Senza il voto di opinione, senza un riflesso culturale sul voto, senza l’occupazione simbolica dei canali mediali e social la politica oggi sarebbe, alla prova dei fatti, monca e incompiuta. Ecco perché le regole della comunicazione-politica impongono di cimentarsi anche in questo spazio, non solo in quello fisico, sociale, comunitario, e di intraprendere con vigore la strada della lotta egemonica sui media, nelle istituzioni e persino sui social, novelle ‘casematte’ gramsciane. Lo Stato allargato oggi si estende persino a Twitter, se è vero che un diluvio di tweet scende ormai copiosamente dai vertici istituzionali ed esecutivi verso un ‘popolo’ blandito, vezzeggiato, temuto nei sondaggi, ma ridotto nella sostanza a utente social.
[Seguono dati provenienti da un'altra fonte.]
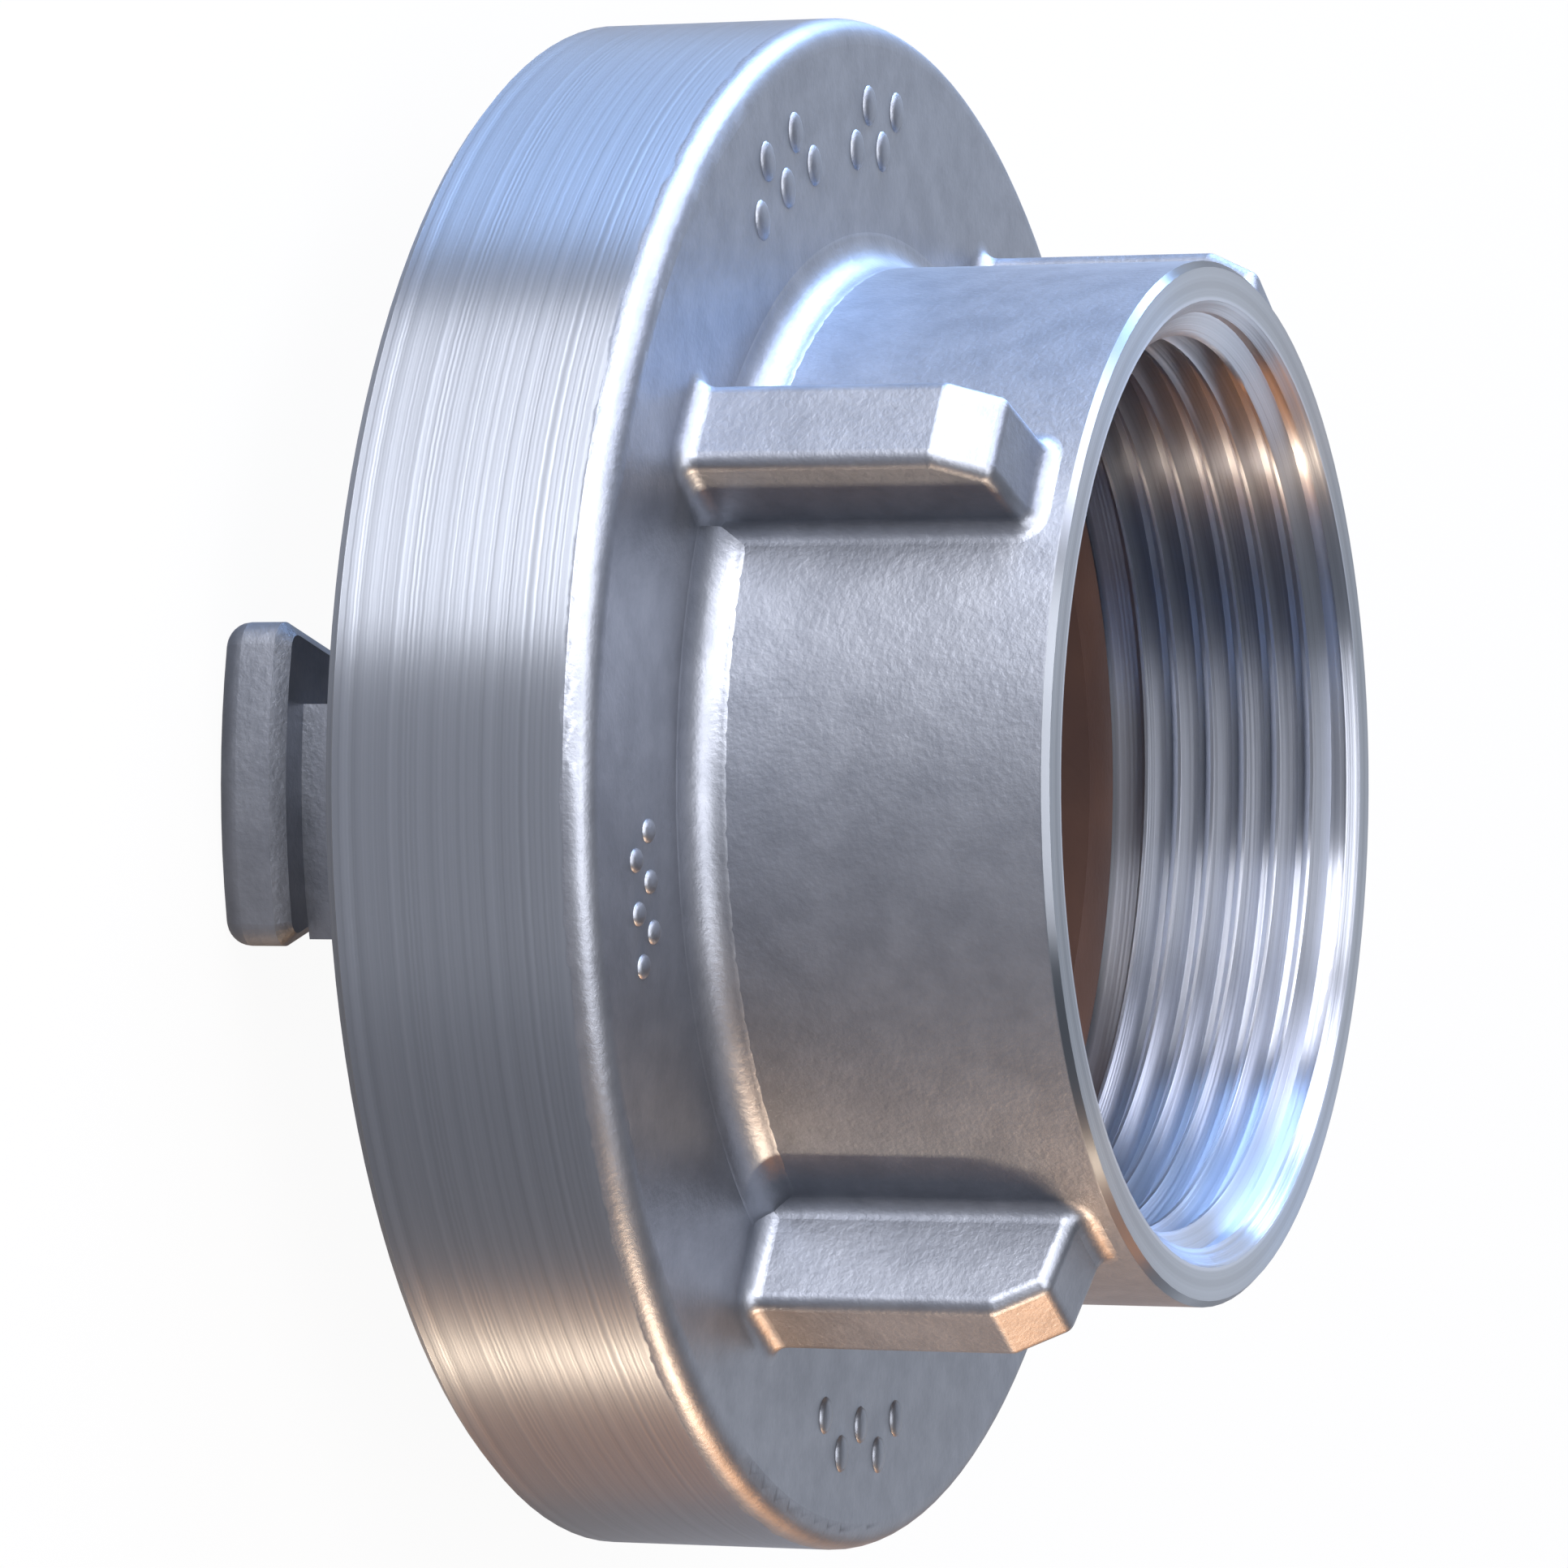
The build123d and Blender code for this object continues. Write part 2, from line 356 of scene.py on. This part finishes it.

In Italia, così come negli USA trumpisti. Un diluvio che è a tutti gli effetti strumento di governo e che chiede quindi una controffensiva politica, culturale, mediale, esige risorse ‘narrative’, ideologiche e quindi figure avvezze a questa ‘militanza’, ceti riflessivi, intellettuali, operatori della cultura, non solo militanti e comunità concrete pur dentro un auspicato e rinnovato insediamento sociale della sinistra. Ciò, a memoria del paradosso prima enunciato, per il quale a una maggiore presenza di sedi e circoli non corrisponde proporzionalmente un vantaggio elettorale effettivo, anzi. Sarà per questo, per questo vischiose bizzarrie della politica/non-politica contemporanea, che la strada appare così in salita, difficile, contraddittoria, ma da percorrere necessariamente fino in fondo.